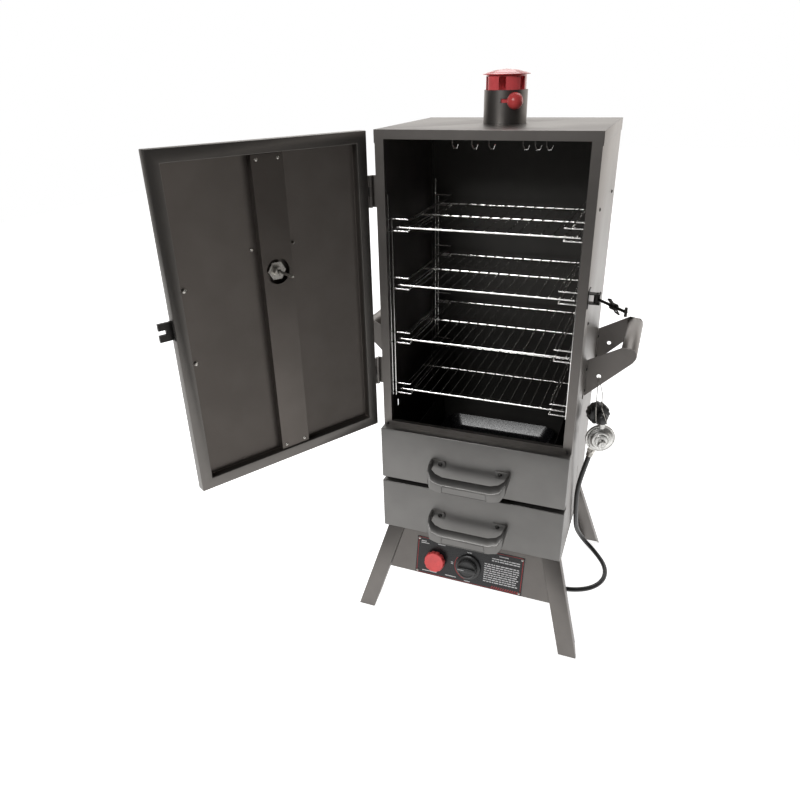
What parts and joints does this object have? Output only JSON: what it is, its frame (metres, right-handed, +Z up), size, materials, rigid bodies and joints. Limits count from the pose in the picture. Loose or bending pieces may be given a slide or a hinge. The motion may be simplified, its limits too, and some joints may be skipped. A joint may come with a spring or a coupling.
{
  "type": "gas cabinet smoker",
  "caption": "Upright steel smoker cabinet on splayed legs with a hinged door, sliding wire racks, drawers, a capped chimney and a gas burner fed by a hose.",
  "frame": {"origin": "middle of the footprint of the whole model without its hose and regulator, door open as stored, on the floor", "axes": "+Z up, +Y from the front frame towards the back panel, +X towards the right side that carries the regulator"},
  "size_m": [0.8536, 0.866, 1.333],
  "materials": {
    "casing": "satin charcoal powder coat",
    "chamber_inside": "dark satin coat, slightly rough",
    "door_coat": "satin charcoal powder coat",
    "door_inside": "dark bronze-grey satin coat",
    "drawer_coat": "satin mid-grey powder coat",
    "pull_metal": "gunmetal satin coat",
    "chrome_wire": "bright chrome plate",
    "red_enamel": "glossy red enamel",
    "red_plastic": "glossy red plastic",
    "black_plastic": "black moulded plastic",
    "label_black": "satin black plate",
    "bolt_steel": "zinc-plated steel",
    "black_oxide": "black oxide",
    "cast_zinc": "silver die casting",
    "valve_brass": "machined brass",
    "burner_iron": "cast iron",
    "hose_rubber": "matt black rubber",
    "ceramic": "white glazed ceramic",
    "pan_enamel": "black enamel",
    "thermo_face": "brushed bezel"
  },
  "bodies": {
    "cabinet": {"side_panel_right": "casing", "side_panel_left": "casing", "back_panel": "chamber_inside", "top_panel": "casing", "front_frame": "casing", "bottom_panel": "chamber_inside", "drawer_runners": "chamber_inside", "hook_strips": "chrome_wire", "rack_ladders": "chrome_wire", "chimney_tube": "casing", "hinge_cabinet_leaves": "casing", "latch_bracket": "black_oxide", "side_handle_plates": "casing", "side_handle_grips": "casing", "burner_shroud": "casing", "control_panel": "casing", "label_plate": "label_black", "gas_valve": "valve_brass", "burner": "burner_iron", "igniter_body": "black_plastic", "igniter_electrode": "ceramic", "cabinet_bolts": "black_oxide", "plate_screws": "bolt_steel", "regulator": "cast_zinc", "hanger_wire": "bolt_steel", "hose_ferrule_regulator": "bolt_steel", "hose_ferrule_valve": "bolt_steel", "gas_hose": "hose_rubber", "leg_front_left": "casing", "leg_front_right": "casing", "leg_rear_left": "casing", "leg_rear_right": "casing"},
    "door": {"door_shell": "door_coat", "door_liner": "door_inside", "door_channel": "door_inside", "thermometer_case": "thermo_face", "thermometer_nut": "bolt_steel", "door_handle": "pull_metal", "door_keeper": "black_oxide", "hinge_door_leaves": "door_coat", "door_screws": "bolt_steel"},
    "damper": {"damper_sleeve": "red_enamel", "damper_knob": "red_plastic"},
    "upper_drawer": {"upper_drawer_front": "drawer_coat", "upper_drawer_tray": "chamber_inside", "upper_drawer_pull": "pull_metal", "water_pan": "pan_enamel"},
    "lower_drawer": {"lower_drawer_front": "drawer_coat", "lower_drawer_tray": "chamber_inside", "lower_drawer_pull": "pull_metal", "chip_box": "pan_enamel"},
    "rack_a": {"rack_1": "chrome_wire"},
    "rack_b": {"rack_2": "chrome_wire"},
    "rack_c": {"rack_3": "chrome_wire"},
    "rack_d": {"rack_4": "chrome_wire"},
    "burner_dial": {"burner_knob": "black_plastic"},
    "igniter": {"igniter_button": "red_plastic"},
    "latch": {"latch_bolt": "black_oxide"},
    "latch_wing_nut": {"latch_nut": "black_oxide"},
    "hand_nut": {"tank_nut": "black_plastic"}
  },
  "joints": [
    {"name": "door_swing", "type": "hinge", "parent": "cabinet", "child": "door", "pos_m": [-0.15001, -0.00619, 0.89], "axis": [0, 0, -1], "range_deg": [-119.5, 50]},
    {"name": "damper_turn", "type": "hinge", "parent": "cabinet", "child": "damper", "pos_m": [0.08929, 0.18401, 1.273], "axis": [0, 0, 1], "range_deg": [-25, 25]},
    {"name": "upper_drawer_slide", "type": "slide", "parent": "cabinet", "child": "upper_drawer", "axis": [0, -1, 0], "range_m": [0, 0.26]},
    {"name": "lower_drawer_slide", "type": "slide", "parent": "cabinet", "child": "lower_drawer", "axis": [0, -1, 0], "range_m": [0, 0.26]},
    {"name": "rack_1_slide", "type": "slide", "parent": "cabinet", "child": "rack_a", "axis": [0, -1, 0], "range_m": [0, 0.24]},
    {"name": "rack_2_slide", "type": "slide", "parent": "cabinet", "child": "rack_b", "axis": [0, -1, 0], "range_m": [0, 0.24]},
    {"name": "rack_3_slide", "type": "slide", "parent": "cabinet", "child": "rack_c", "axis": [0, -1, 0], "range_m": [0, 0.24]},
    {"name": "rack_4_slide", "type": "slide", "parent": "cabinet", "child": "rack_d", "axis": [0, -1, 0], "range_m": [0, 0.24]},
    {"name": "burner_knob_turn", "type": "hinge", "parent": "cabinet", "child": "burner_dial", "pos_m": [0.08929, -0.01549, 0.17], "axis": [0, -0.9701, 0.2425], "range_deg": [0, 200]},
    {"name": "igniter_press", "type": "slide", "parent": "cabinet", "child": "igniter", "axis": [0, 0.9701, -0.2425], "range_m": [0, 0.005], "stiffness_N_per_m": 400},
    {"name": "latch_swing", "type": "hinge", "parent": "cabinet", "child": "latch", "pos_m": [0.33529, 0.02001, 0.905], "axis": [0, 0, 1], "range_deg": [-42, 45]},
    {"name": "latch_nut_spin", "type": "hinge", "parent": "latch", "child": "latch_wing_nut", "pos_m": [0.37209, -0.02087, 0.905], "axis": [0.6691, -0.7431, 0], "continuous": true},
    {"name": "hand_nut_spin", "type": "hinge", "parent": "cabinet", "child": "hand_nut", "pos_m": [0.35514, 0.14468, 0.586], "axis": [-0.4512, 0.8924, 0], "continuous": true}
  ]
}
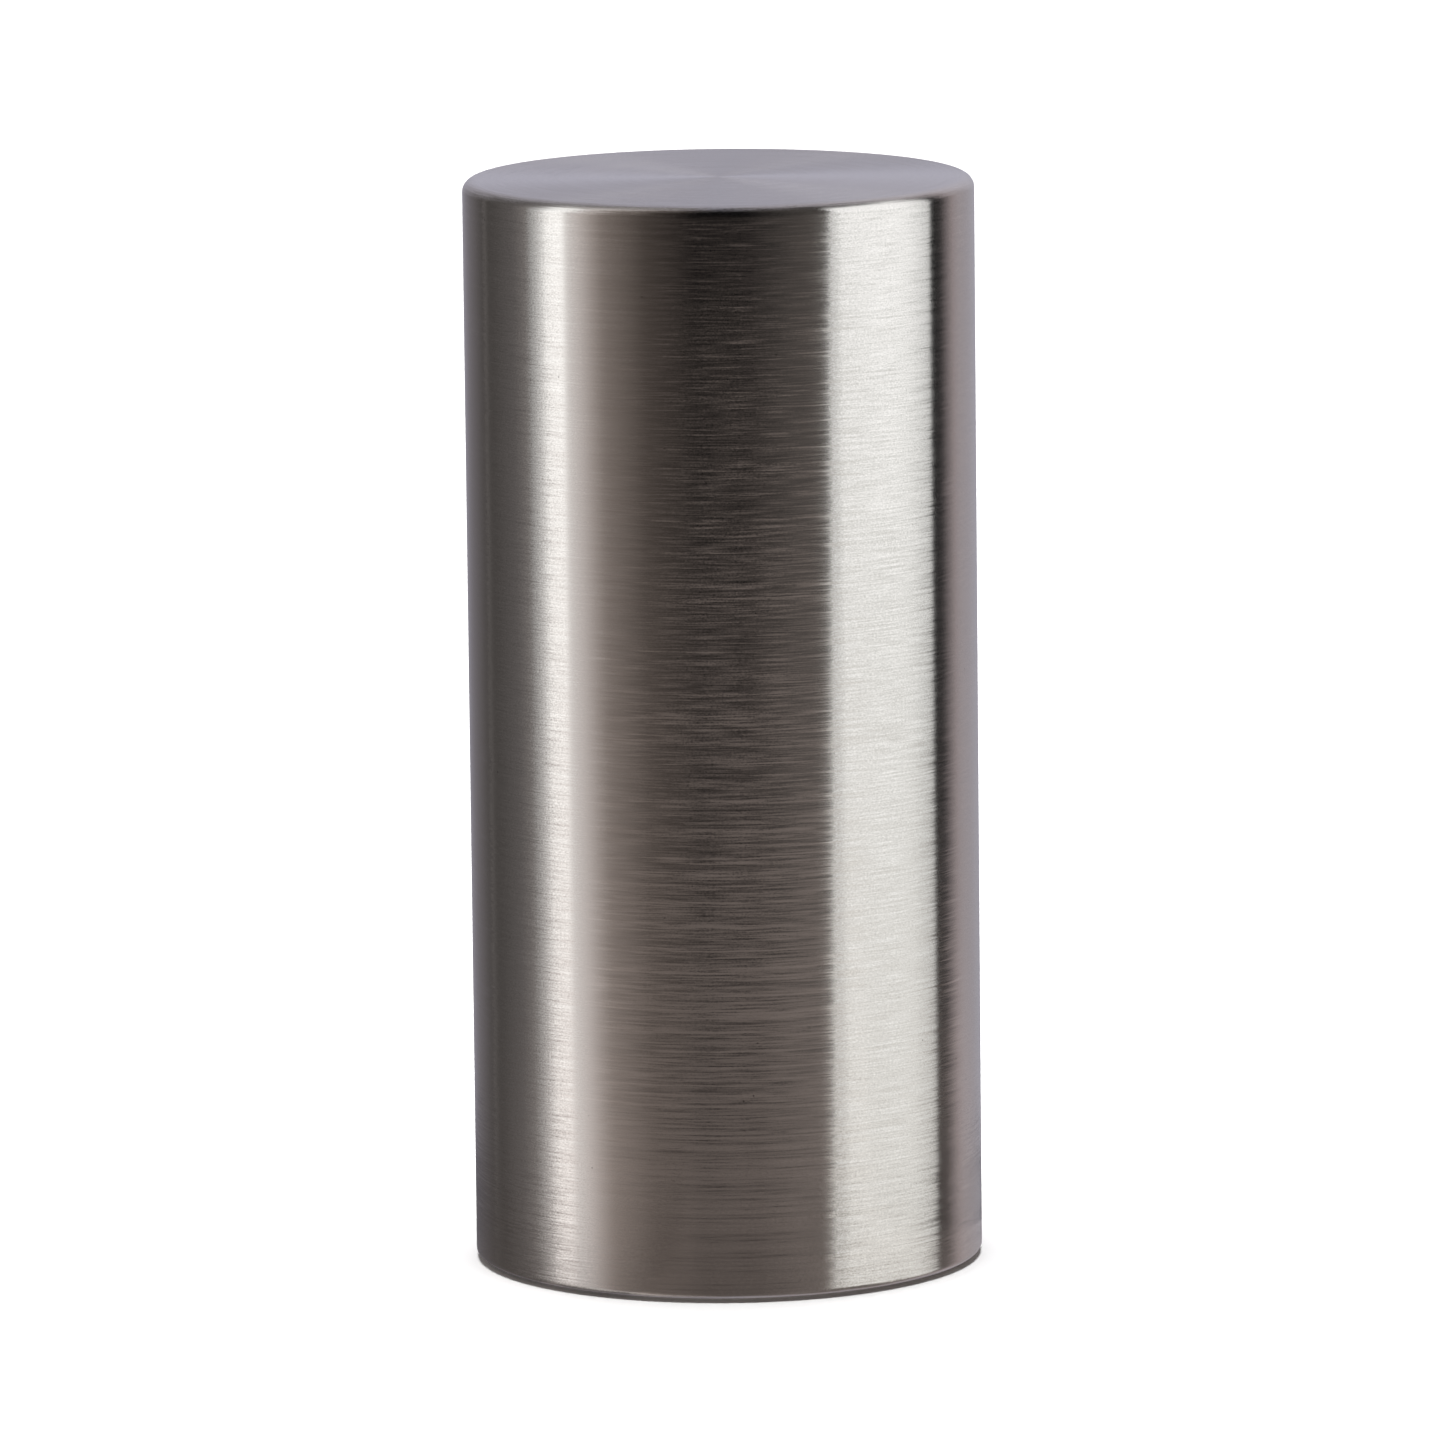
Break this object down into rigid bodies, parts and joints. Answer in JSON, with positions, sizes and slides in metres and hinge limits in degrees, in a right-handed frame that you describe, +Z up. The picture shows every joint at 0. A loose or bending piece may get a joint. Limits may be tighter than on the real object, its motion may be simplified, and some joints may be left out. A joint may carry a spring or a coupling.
{
  "type": "cryptex",
  "caption": "Brushed steel cylinder whose plain slip-on cover hides a stack of letter dials locking a sliding vault tube.",
  "frame": {"origin": "centre of the resting face, under the foot pad", "axes": "+Z up along the cylinder's axis, -Y towards the barrel slot, the gates and the index marks"},
  "size_m": [0.05, 0.05, 0.107],
  "materials": {
    "cover_steel": "brushed round the axis, concentric on the top",
    "turned_steel": "fine turned",
    "dial_steel": "satin turned, letters engraved and filled black",
    "tube_steel": "ground tube",
    "dial_brass": "machined",
    "pin_steel": "ground pin and screw steel",
    "spring_steel": "tempered strip",
    "black_screws": "black oxide",
    "black_rubber": "matt",
    "grey_felt": "pressed felt"
  },
  "bodies": {
    "core": {"base": "turned_steel", "foot_pad": "black_rubber", "base_o_ring": "black_rubber", "base_screws": "pin_steel", "base_index_pin": "dial_brass", "barrel": "tube_steel", "wave_spring": "spring_steel", "collar": "turned_steel", "collar_screws": "black_screws", "collar_index_pin": "dial_brass", "spacer_1": "dial_brass", "spacer_2": "dial_brass", "spacer_3": "dial_brass", "spacer_4": "dial_brass", "spacer_5": "dial_brass", "spacer_6": "dial_brass"},
    "dial_1": {"letter_ring_1": "dial_steel", "gate_ring_1": "dial_brass", "code_pin_1": "pin_steel"},
    "dial_2": {"letter_ring_2": "dial_steel", "gate_ring_2": "dial_brass", "code_pin_2": "pin_steel"},
    "dial_3": {"letter_ring_3": "dial_steel", "gate_ring_3": "dial_brass", "code_pin_3": "pin_steel"},
    "dial_4": {"letter_ring_4": "dial_steel", "gate_ring_4": "dial_brass", "code_pin_4": "pin_steel"},
    "dial_5": {"letter_ring_5": "dial_steel", "gate_ring_5": "dial_brass", "code_pin_5": "pin_steel"},
    "vault": {"vault_head": "turned_steel", "head_o_ring": "black_rubber", "head_screws": "black_screws", "head_index_pin": "dial_brass", "vault_tube": "tube_steel", "lock_studs": "dial_brass"},
    "cover": {"cover": "cover_steel", "cover_felt": "grey_felt"}
  },
  "joints": [
    {"name": "dial_1_turn", "type": "hinge", "parent": "core", "child": "dial_1", "pos_m": [0, 0, 0], "axis": [0, 0, 1], "continuous": true},
    {"name": "dial_2_turn", "type": "hinge", "parent": "core", "child": "dial_2", "pos_m": [0, 0, 0], "axis": [0, 0, 1], "continuous": true},
    {"name": "dial_3_turn", "type": "hinge", "parent": "core", "child": "dial_3", "pos_m": [0, 0, 0], "axis": [0, 0, 1], "continuous": true},
    {"name": "dial_4_turn", "type": "hinge", "parent": "core", "child": "dial_4", "pos_m": [0, 0, 0], "axis": [0, 0, 1], "continuous": true},
    {"name": "dial_5_turn", "type": "hinge", "parent": "core", "child": "dial_5", "pos_m": [0, 0, 0], "axis": [0, 0, 1], "continuous": true},
    {"name": "vault_slide", "type": "slide", "parent": "core", "child": "vault", "axis": [0, 0, 1], "range_m": [0, 0.096]},
    {"name": "cover_lift", "type": "slide", "parent": "vault", "child": "cover", "axis": [0, 0, 1], "range_m": [0, 0.11]}
  ]
}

──────

Exercise directions. Identify each line in the records above containing the word "from"; copy those lines.

Task result.
What parts and joints does this object have? Output only JSON: what it is, its frame (metres, right-handed, +Z up), size, materials, rigid bodies and joints. Limits count from the pose in the picture. Loose or bending pieces may be given a slide or a hinge. The motion may be simplified, its limits too, and some joints may be skipped. A joint may come with a spring or a coupling.
  "frame": {"origin": "middle of the footprint of the whole model without its hose and regulator, door open as stored, on the floor", "axes": "+Z up, +Y from the front frame towards the back panel, +X towards the right side that carries the regulator"},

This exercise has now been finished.